Lamar University, Beaumont, TX

Ting Wang, Benjanmin Day

University of New Orleans, New Orleans, LA

Paper No. IMECE2009-12651, pp. 1245-1253; 9 pages
  • ASME 2009 International Mechanical Engineering Congress and Exposition
  • Volume 9: Heat Transfer, Fluid Flows, and Thermal Systems, Parts A, B and C
  • Lake Buena Vista, Florida, USA, November 13–19, 2009
  • Conference Sponsors: ASME
  • ISBN: 978-0-7918-4382-6 | eISBN: 978-0-7918-3863-1
  • Copyright © 2009 by ASME


Ejectors have been widely used in many applications such as water desalination, steam turbine power generation, refrigeration systems, and chemical plants. The advantage of an ejector system lies in its extremely reliable and stable operation due to the complete absence of moving parts. However, the performance depends on a number of factors, among which the flow channel configuration/arrangement is very critical. A comprehensive study mainly focusing on the sensitivity of performance on the geometric arrangement was conducted in this paper to improve an existing thermal compressor performance in a steam evaporator.
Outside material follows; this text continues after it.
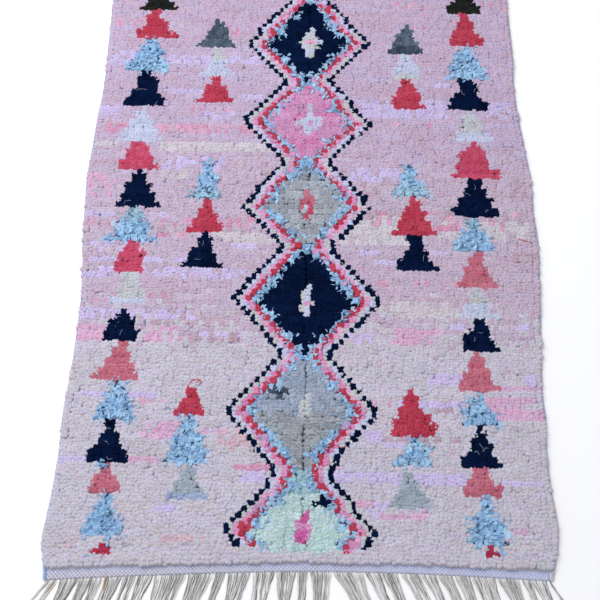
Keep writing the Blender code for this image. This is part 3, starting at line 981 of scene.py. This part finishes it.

The performance is measured by the suction (secondary) flow rate of the primary steam jet from a low-pressure vapor plenum. Numerical simulation is employed to investigate the thermal-flow behavior. It is observed that any downstream resistance will seriously impede the suction flow rate. In addition, the suction rate is found to be sensitive to the location of the jet exit, and there is an optimum location where the jet should be issued. A well-contoured diffuser can increase the suction rate significantly. However, the size of suction opening to the plenum is less important, and a contoured annular passage to guide the entrained flow shows little effect on the overall performance. Based on the numerical results the steam suction rate of the best case in the confinement of the current study is approximately 430% the jet flow rate, while some cases with mediocre design can only produce an entrainment of 24% the jet flow.